In larger firms, especially those with numerous constraints on CEO choices and no large shareholder to watch over company operations, “it doesn’t appear to make much sense to pay exorbitantly high salaries,” the news release said.
However, at smaller firms – particularly companies with a large shareholder – a fatter paycheck for the CEO appears to be a much better bet and highly paid CEOs appear to do better, suggesting that pay and skill are linked in such firms, according to the study.
Researchers also found incentive pay matters “enormously in cases where there is a change at the top of poor performing companies. “If the new CEO is paid more than his or her predecessor and if the pay is largely incentive-based, the new boss is more likely to reverse prior poor performance,” the Stanford announcement said.
In addition, having a single large blockholder of stock tends to ensure that CEO skill and pay are linked. “If you have a large shareholder, things seem to work better. Someone watching over management’s shoulder makes a difference,” said Daines in the announcement.

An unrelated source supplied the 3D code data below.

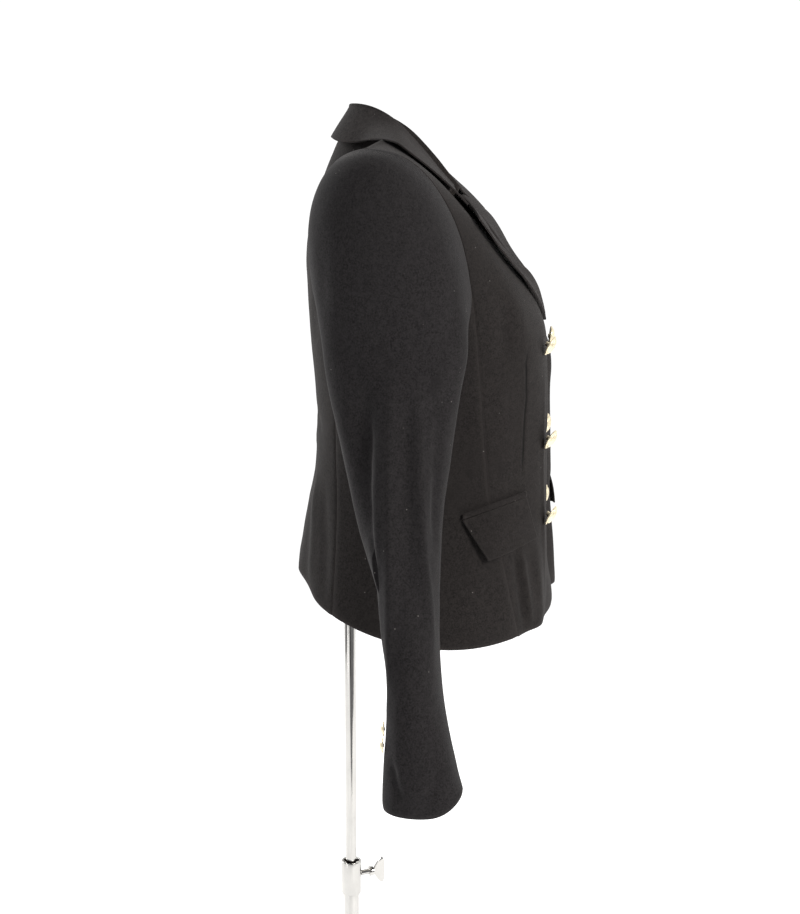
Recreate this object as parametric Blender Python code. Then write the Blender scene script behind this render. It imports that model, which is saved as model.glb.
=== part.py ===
"""A cropped double-breasted wool blazer on a limbless dress form and a telescoping stand.

Metres, +Z up. The origin is on the floor, on the axis of the pole. The front faces -Y
and the wearer's right side is at -X. Every piece of cloth is a closed wall of even
thickness, worked out from a smooth surface of the body that a few sections give, and
the pieces stand a seam's gap apart.
"""

import functools
import math

import bmesh
import bpy
import numpy as np

MM = 0.001

# Cloth
CLOTH = 1.9 * MM          # wool suiting with its canvas and facing, as one wall
SEAM_GAP = 0.45 * MM      # between two pieces at a seam
CHEST = 1245 * MM         # height where the side seams run into the armholes
BREAK = 1196 * MM         # height where the lapels start to roll
UNDERARM_DROP = 50 * MM   # how far the armhole dips below CHEST under the arm
OVERLAP_X = 66 * MM       # free edge of a front, past the centre line
UNDERLAP = 3.4 * MM       # how far the wearer's left front lies inside the right one

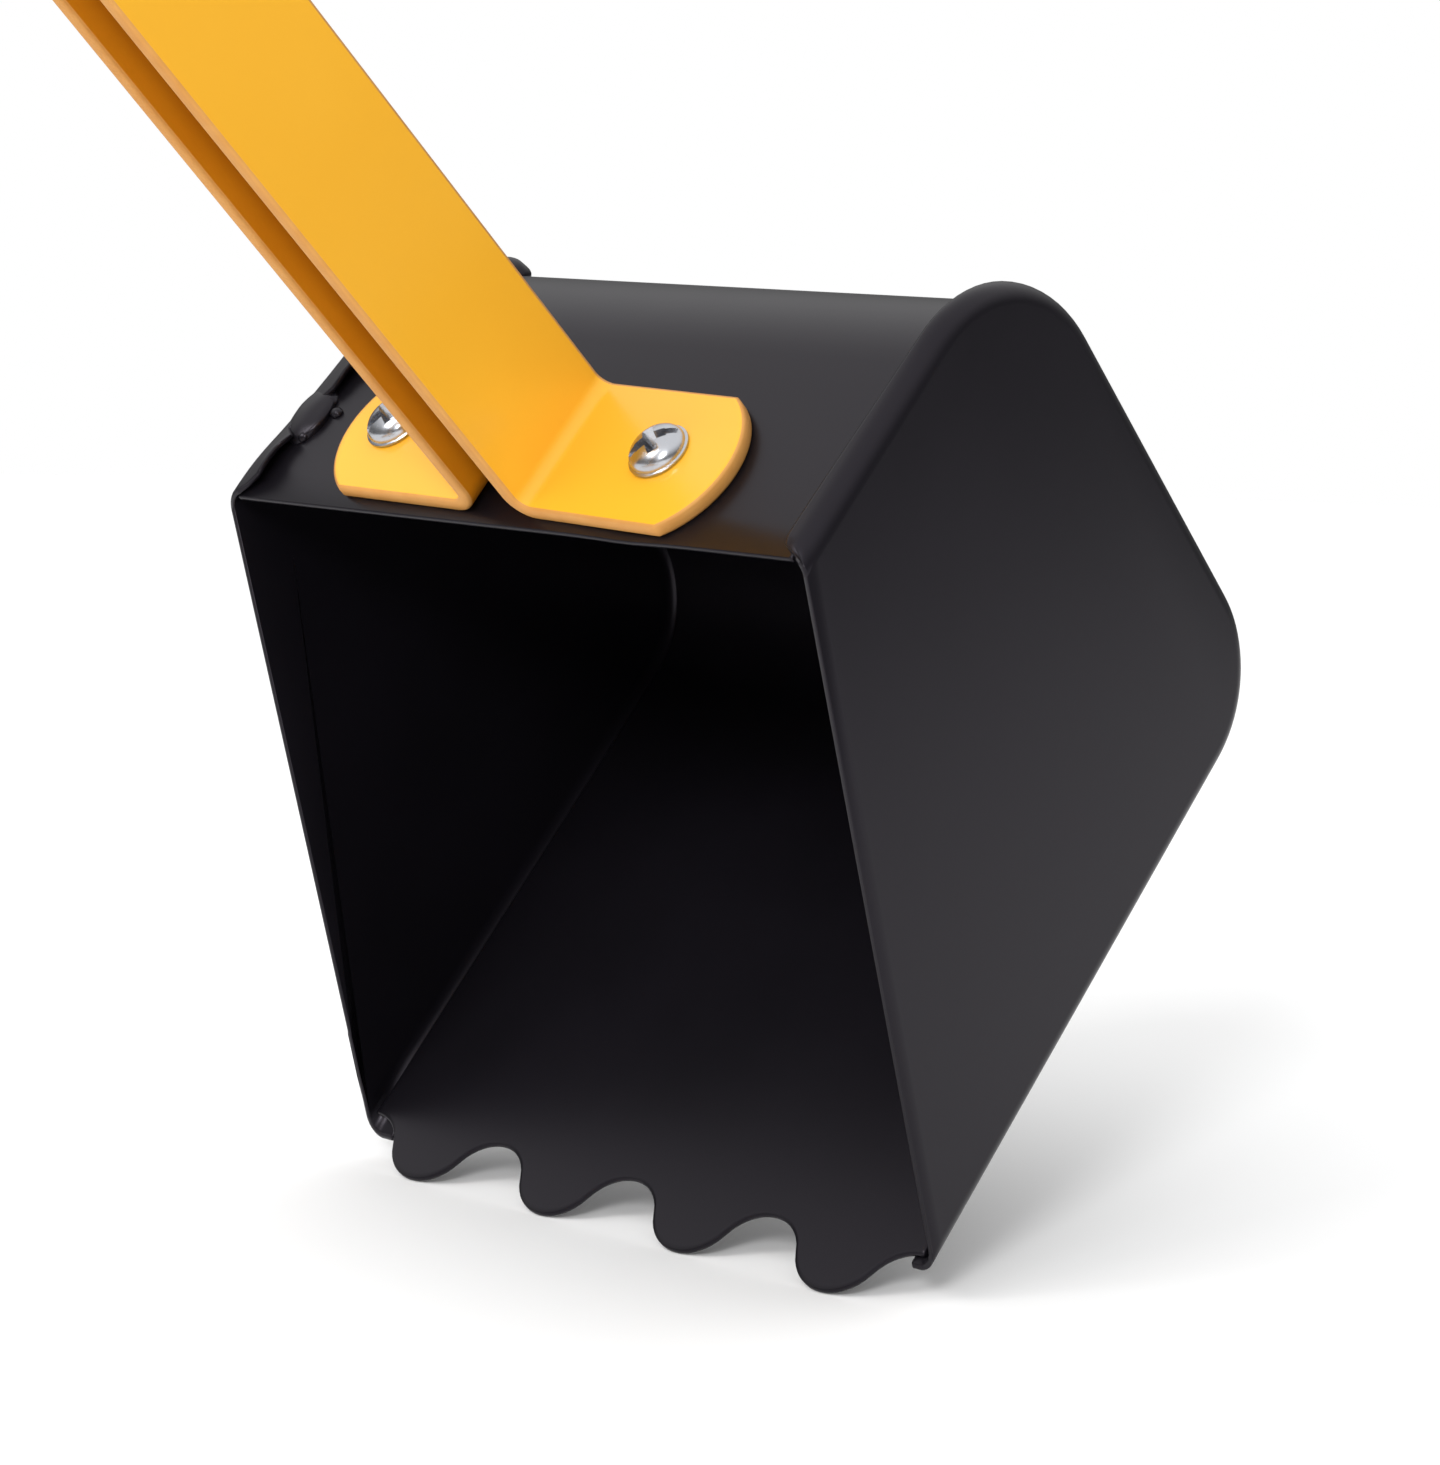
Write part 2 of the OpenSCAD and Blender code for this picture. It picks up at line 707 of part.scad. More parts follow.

Finally, putting investor dollars in firms paying their CEO according to his or her skill also appeared to be a good move, according to the researchers. A portfolio that holds onto the stocks of firms with highly paid CEOs – and sells the stocks of companies run by poorly paid CEOs – generates an annual rate of return of 8% above the market and other portfolios that control for risk characteristics. “Understanding which firms are run by highly skilled CEOs could be highly lucrative for investors deciding which stocks to hold or sell,” according to the announcement.